**EXERCISE OBJECTIVE:**
Look in the material below for the line with "base_ring();" and the line with "before = set(bpy.data.objects)", then set down exactly those two lines and all lines between, nothing more.

**DATA LINES:**
(begin)
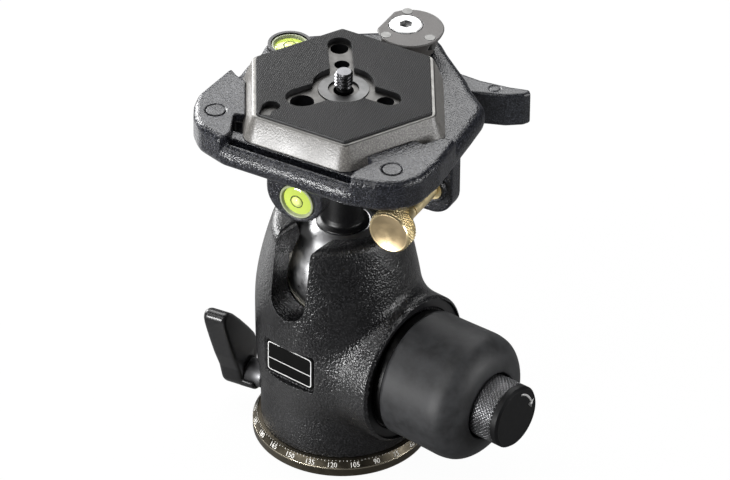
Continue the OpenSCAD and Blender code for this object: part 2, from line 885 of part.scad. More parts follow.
module hex_plate() {
    color([0.62, 0.61, 0.58])
        in_head()
            difference() {
                hex_frustum(0, seat_z, plate_z);
                // recess for the pad
                translate([0, 0, plate_z - 1.1])
                    linear_extrude(5)
                        pad_plan(0);
                // pocket for the screw's head, and the screw's bore
                ring(10, seat_z - 1, plate_z - 3.8);
                ring(screw_r + 0.325, seat_z - 3, plate_z + 8, $fn = 48);
                ring(8.7, plate_z - 1.5, plate_z + 3);
                plate_holes();
                // blind hole for the catch pin
                translate([catch_x, catch_y, 0])
                    ring(catch_r + 0.35, seat_z - 3, seat_z + 2.2, $fn = 48);
            }
}

// Hexagon of the pad, shrunk by gap.
module pad_plan(gap) {
    circle(r = (plate_top - 1.2 - gap) / cos(30), $fn = 6);
}

module plate_holes() {
    translate([-13.2, 20.6, 0])
        ring(3.1, seat_z - 3, plate_z + 8, $fn = 48);
    translate([-7.7, 12.6, 0])
        ring(2.6, seat_z - 3, plate_z + 8, $fn = 48);
    translate([-8.4, -13.6, 0])
        ring(4.1, seat_z - 3, plate_z + 8, $fn = 48);
    translate([16.0, 0.3, 0])
        ring(3.0, seat_z - 3, plate_z + 8, $fn = 48);
}

module rubber_pad() {
    color([0.13, 0.13, 0.14])
        in_head()
            translate([0, 0, plate_z - 1.1 + slip])
                linear_extrude(pad_z - plate_z + 1.1 - slip)
                    difference() {
                        pad_plan(slip);
                        // star-shaped window round the screw
                        circle(r = 10.6);
                        rotate(122.6) {
                            translate([0, -4.1])
                                square([24.4, 8.2]);
                            translate([24.4, 0])
                                circle(r = 4.1, $fn = 48);
                        }
                        rotate(-121.7) {
                            translate([0, -5.6])
                                square([16, 11.2]);
                            translate([16, 0])
                                circle(r = 5.6, $fn = 48);
                        }
                        translate([0, -3.7])
                            square([17.6, 8.0]);
                        translate([17.6, 0.3])
                            circle(r = 4.0, $fn = 48);
                        // notch at one corner
                        translate([-14.7, -23.3])
                            circle(r = 2.9, $fn = 48);
                        translate([-16.2, 1.2 - plate_top])
                            rotate(15)
                                square([4.0, 6.0]);
                    }
}

module screw_ring() {
    color([0.68, 0.68, 0.67])
        in_head()
            ring(8.65, plate_z - 1.48, plate_z - 0.7, 5.3);
}

module camera_screw() {
    color([0.55, 0.55, 0.56])
        in_head()
            difference() {
                union() {
                    ring(9.4, seat_z + 0.8, plate_z - 4.2);
                    // plain shank, narrower than the thread that it carries
                    rotate_extrude()
                        polygon([[0, plate_z - 5], [screw_r - 0.6, plate_z - 5],
                            [screw_r - 0.6, pad_z - 0.7],
                            [screw_r, pad_z - 0.2],
                            [screw_r, screw_tip_z - 0.5],
                            [screw_r - 0.5, screw_tip_z],
                            [0, screw_tip_z]]);
                }
                translate([-10, -0.8, seat_z - 0.3])
                    cube([20, 1.6, 2.6]);
            }
}

// ---- cam ----

module cam_disc() {
    color([0.58, 0.57, 0.56])
        in_head()
            difference() {
                intersection() {
                    translate([2.4, cam_y - 0.9, 0])
                        rotate_extrude()
                            polygon([[0, seat_z + 0.6],
                                [cam_r - plate_draft + 0.2, seat_z + 0.6],
                                [cam_r - 1, plate_z - 1.4],
                                [cam_r - 0.5, plate_z - 1.4],
                                [cam_r, plate_z - 0.4],
                                [cam_r - 0.3, plate_z], [0, plate_z]]);
                    translate([-7.2, 0, seat_z - 3])
                        cube([40, 2 * cam_y, plate_h + 11]);
                }
                translate([0, cam_y, 0]) {
                    ring(cam_shaft_r + slip, seat_z - 3, plate_z + 8);
                    ring(6.0, plate_z - 2.6, plate_z + 8);
                }
                cam_pin_spots(1.85);
            }
}

module cam_pin_spots(r) {
    for (p = [[-3.5, 7.5], [-2.8, -8.9], [11.0, -3.0]])
        translate([p[0], cam_y + p[1], 0])
            ring(r, plate_z - 4, plate_z + 3, $fn = 48);
}

module cam_pins() {
    color([0.78, 0.78, 0.78])
        in_head()
            intersection() {
                cam_pin_spots(1.8);
                ring(2 * cam_y, plate_z - 3.95, plate_z + 0.1);
            }
}

module cam_screw() {
    color([0.82, 0.82, 0.82])
        in_head()
            translate([0, cam_y, 0])
                difference() {
                    union() {
                        rotate_extrude()
                            polygon([[0, plate_z - 2.5], [3.0, plate_z - 2.5],
                                [5.5, plate_z - 0.3], [5.8, plate_z + 0.1],
                                [5.2, plate_z + 0.35], [0, plate_z + 0.35]]);
                        ring(1.9, plate_z - 14, plate_z - 2);
                    }
                    translate([0, 0, plate_z - 1.8])
                        cylinder(r = 2.4, h = 4, $fn = 6);
                }
}

module cam_shaft() {
    color([0.60, 0.60, 0.61])
        in_head()
            translate([0, cam_y, 0])
                ring(cam_shaft_r, cam_lever_z + 1, plate_z - 2.6, 1.9 + slip);
}

module cam_spring() {
    color([0.5, 0.5, 0.52])
        in_head()
            translate([0, cam_y, 0])
                for (k = [0 : 3])
                    translate([0, 0, body_z + 0.4 + 0.9 * k])
                        rotate_extrude()
                            translate([cam_shaft_r + 2.1, 0])
                                circle(r = 0.4, $fn = 24);
}

module cam_lever() {
    color([0.20, 0.21, 0.24])
        in_head()
            difference() {
                union() {
                    translate([0, cam_y, 0])
                        ring(9.2, cam_lever_z, body_z - 1);
                    translate([0, cam_y, cam_lever_z])
                        linear_extrude(13)
                            polygon([[0, -9.2], [7, -7.1], [18, -4.6],
                                [29.4, -0.6], [37.9, 2.5], [43.0, 6.1],
                                [44.3, 8.5], [43.0, 10.1], [36.3, 8.3],
                                [25.7, 6.9], [14, 7.5], [0, 9.2]]);
                }
                translate([0, cam_y, 0])
                    ring(cam_shaft_r + slip, cam_lever_z + 1 - eps, body_z + 5);
                translate([32.6, cam_y + 4.1, 0])
                    ring(1.5, body_z - 2.2, body_z + 5, $fn = 48);
            }
}

// ---- safety catch ----

module safety_knob() {
    color([0.75, 0.63, 0.39])
        in_head()
            translate([rod_x, -35, rod_z])
                rotate([-90, 0, 0])
                    difference() {
                        rotate_extrude()
                            polygon([[0, 0], [7.3, 0], [7.8, 0.5],
                                [7.8, 5.8], [7.2, 6.4], [5.0, 8.0],
                                [3.4, 10.5], [2.6, 13.5], [2.6, 15], [0, 15]]);
                        ring(stem_r + slip, 4, 30);
                    }
}

module plunger_sleeve() {
    color([0.72, 0.58, 0.30])
        in_head()
            difference() {
                translate([rod_x, 0, rod_z])
                    rotate([-90, 0, 0])
                        rotate_extrude()
                            polygon([[stem_r + run, -19.8], [2.6, -19.8],
                                [2.6, -5.2], [sleeve_r, -5.2], [sleeve_r, 3.0],
                                [rod_r + run, 3.0], [rod_r + run, -4.2],
                                [2.2, -4.2], [2.2, -19], [stem_r + run, -19]]);
                translate([catch_x, catch_y, 0])
                    ring(catch_r + run, rod_z, seat_z + 7, $fn = 48);
            }
}

module plunger_rod() {
    color([0.62, 0.62, 0.62])
        in_head()
            translate([rod_x, 0, rod_z])
                rotate([-90, 0, 0])
                    rotate_extrude()
                        polygon([[0, -30.9], [stem_r, -30.9],
                            [stem_r, catch_y - 2.0], [rod_r, catch_y - 2.0],
                            [rod_r, catch_y - 0.9],
                            [rod_r - catch_drop, catch_y - 0.9 + catch_pull],
                            [rod_r - catch_drop, 5.4], [0, 5.4]]);
}

module plunger_spring() {
    color([0.5, 0.5, 0.52])
        in_head()
            for (k = [0 : 4])
                translate([rod_x, -18.4 + 3.2 * k, rod_z])
                    rotate([90, 0, 0])
                        rotate_extrude()
                            translate([1.6, 0])
                                circle(r = 0.35, $fn = 24);
}

module catch_pin() {
    low = rod_z + rod_r + 0.25;
    color([0.66, 0.66, 0.66])
        in_head()
            translate([catch_x, catch_y, 0])
                rotate_extrude($fn = 48)
                    polygon([[0, low], [0.9, low], [catch_r, low + 0.8],
                        [catch_r, seat_z + 1.0],
                        [catch_r - 0.5, seat_z + 1.5],
                        [0, seat_z + 1.5]]);
}

// ---- drawing ----

base_ring();
pan_shaft();
base_screws();
pan_washer();
pan_retaining_ring();
housing();
housing_floor();
floor_screws();
hydraulic_block();
upper_seat();
label_plate();
boss_ring();
spindle_bush();
oil_plug();
pan_lock_lever();
pan_lock_hub();
pan_lock_cap();
pan_lock_spindle();
pan_brake_shoe();
knob_core();
knob_grip();
knob_grub_screws();
lock_spindle();
friction_knob();
friction_spindle();
friction_spring();
master_piston();
master_piston_seal();
brake_cup();
brake_piston();
brake_piston_seal();
ball_liner();
ball();
neck();
neck_stud();
qr_hub();
hub_bolts();
qr_body();
front_level_vial();
top_level_vial();
top_level_ring();
hex_plate();
rubber_pad();
screw_ring();
camera_screw();
cam_disc();
cam_pins();
cam_screw();
cam_shaft();
cam_spring();
cam_lever();
safety_knob();
plunger_sleeve();
plunger_rod();
plunger_spring();
catch_pin();
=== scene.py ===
"""Dressed model of a tripod ball head with a hexagonal quick-release plate."""

import logging
import math
from dataclasses import dataclass
from enum import Enum
from typing import Callable, Iterable, Optional, Sequence

import bmesh
import bpy
import numpy as np
from mathutils import Matrix, Vector


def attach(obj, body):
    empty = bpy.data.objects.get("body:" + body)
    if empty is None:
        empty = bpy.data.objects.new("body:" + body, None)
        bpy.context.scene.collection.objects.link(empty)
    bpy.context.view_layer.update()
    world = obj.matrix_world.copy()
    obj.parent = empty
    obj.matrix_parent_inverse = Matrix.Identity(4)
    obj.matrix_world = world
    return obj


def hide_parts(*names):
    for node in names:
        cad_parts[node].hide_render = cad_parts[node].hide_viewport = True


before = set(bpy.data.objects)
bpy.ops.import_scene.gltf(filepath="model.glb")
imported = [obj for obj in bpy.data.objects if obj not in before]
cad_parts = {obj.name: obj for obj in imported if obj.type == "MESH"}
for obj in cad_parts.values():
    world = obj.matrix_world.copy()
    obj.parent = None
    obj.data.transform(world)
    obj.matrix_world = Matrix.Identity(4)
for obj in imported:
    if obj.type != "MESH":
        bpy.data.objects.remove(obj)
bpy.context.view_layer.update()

LOG = logging.getLogger("ball_head")
MM = 0.001
QUARTER = math.pi / 2
Point2 = tuple[float, float]
Colour = tuple[float, float, float]
Piece = bpy.types.Object
Socket = bpy.types.NodeSocket

# Turn of the quick-release head about the pan axis, at rest.
HEAD_TURN = math.radians(9.5)
# Turn of the pan lock's axis from the left.
PAN_TURN = math.radians(12)
BALL_Z = 69.5
KNOB_Z = 38.5
# Corners of a rectangle as shares of its half sides.
CORNERS = ((-1, -1), (1, -1), (1, 1), (-1, 1))


class Axis(Enum):
    """Which way the axis of a turned piece points."""

    UP = "up"
    KNOB = "knob"
    FRONT = "front"
    PAN_LOCK = "pan_lock"

    def at(self, x: float = 0.0, y: float = 0.0, z: float = 0.0) -> Matrix:
        """Places a piece made about +Z onto this axis.

        Args:
            x: Where the piece's own origin goes, in millimetres.
            y: The same along Y.
            z: The same along Z.

        Returns:
            The matrix in millimetres.
        """
        turn = {
            Axis.UP: Matrix.Identity(4),
            Axis.KNOB: Matrix.Rotation(QUARTER, 4, "Y"),
            Axis.FRONT: Matrix.Rotation(QUARTER, 4, "X"),
            Axis.PAN_LOCK: Matrix.Rotation(math.pi + PAN_TURN, 4, "Z")
            @ Matrix.Rotation(QUARTER, 4, "Y"),
        }[self]
        return Matrix.Translation((x, y, z)) @ turn


def in_head(x: float = 0.0, y: float = 0.0, z: float = 0.0) -> Matrix:
    """Returns the matrix from a point of the head's own frame to the object's frame."""
    return Matrix.Rotation(HEAD_TURN, 4, "Z") @ Matrix.Translation((x, y, z))


KNOB_PLACE = Axis.KNOB.at(0, 0, KNOB_Z)
FRONT_PLACE = Axis.FRONT.at()


# ---------------------------------------------------------------- meshes


def new_mesh(
    name: str,
    verts: Iterable[Sequence[float]],
    faces: Iterable[Sequence[int]],
    place: Optional[Matrix] = None,
) -> Piece:
    """Makes a smooth-shaded mesh object from millimetre data.

    Args:
        name: Name of the object.
        verts: Corner positions in millimetres.
        faces: Corner indices of each face.
        place: Matrix applied to the corners, in millimetres.

    Returns:
        The new object, linked to the scene, in metres.
    """
    mesh = bpy.data.meshes.new(name)
    mesh.from_pydata([tuple(v) for v in verts], [], [tuple(f) for f in faces])
    if place is not None:
        mesh.transform(place)
    mesh.transform(Matrix.Scale(MM, 4))
    mesh.validate()
    piece = bpy.data.objects.new(name, mesh)
    bpy.context.scene.collection.objects.link(piece)
    mesh.shade_smooth()
    return piece


def modify(piece: Piece, kind: str, **settings: object) -> Piece:
    """Works a modifier into a piece's mesh.

    Args:
        piece: The piece.
        kind: Blender's type of the modifier.
        settings: The modifier's settings.

    Returns:
        The piece.
    """
    modifier = piece.modifiers.new(kind, kind)
    for key, value in settings.items():
        setattr(modifier, key, value)
    bpy.context.view_layer.update()
    graph = bpy.context.evaluated_depsgraph_get()
    mesh = bpy.data.meshes.new_from_object(piece.evaluated_get(graph))
    old = piece.data
    piece.modifiers.clear()
    piece.data = mesh
    bpy.data.meshes.remove(old)
    return piece


def discard(piece: Piece) -> None:
    """Removes a helper object and its mesh.

    Args:
        piece: The helper.
    """
    mesh = piece.data
    bpy.data.objects.remove(piece)
    bpy.data.meshes.remove(mesh)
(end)
**OUTPUT FOR THIS EXERCISE:**
base_ring();
pan_shaft();
base_screws();
pan_washer();
pan_retaining_ring();
housing();
housing_floor();
floor_screws();
hydraulic_block();
upper_seat();
label_plate();
boss_ring();
spindle_bush();
oil_plug();
pan_lock_lever();
pan_lock_hub();
pan_lock_cap();
pan_lock_spindle();
pan_brake_shoe();
knob_core();
knob_grip();
knob_grub_screws();
lock_spindle();
friction_knob();
friction_spindle();
friction_spring();
master_piston();
master_piston_seal();
brake_cup();
brake_piston();
brake_piston_seal();
ball_liner();
ball();
neck();
neck_stud();
qr_hub();
hub_bolts();
qr_body();
front_level_vial();
top_level_vial();
top_level_ring();
hex_plate();
rubber_pad();
screw_ring();
camera_screw();
cam_disc();
cam_pins();
cam_screw();
cam_shaft();
cam_spring();
cam_lever();
safety_knob();
plunger_sleeve();
plunger_rod();
plunger_spring();
catch_pin();
=== scene.py ===
"""Dressed model of a tripod ball head with a hexagonal quick-release plate."""

import logging
import math
from dataclasses import dataclass
from enum import Enum
from typing import Callable, Iterable, Optional, Sequence

import bmesh
import bpy
import numpy as np
from mathutils import Matrix, Vector


def attach(obj, body):
    empty = bpy.data.objects.get("body:" + body)
    if empty is None:
        empty = bpy.data.objects.new("body:" + body, None)
        bpy.context.scene.collection.objects.link(empty)
    bpy.context.view_layer.update()
    world = obj.matrix_world.copy()
    obj.parent = empty
    obj.matrix_parent_inverse = Matrix.Identity(4)
    obj.matrix_world = world
    return obj


def hide_parts(*names):
    for node in names:
        cad_parts[node].hide_render = cad_parts[node].hide_viewport = True


before = set(bpy.data.objects)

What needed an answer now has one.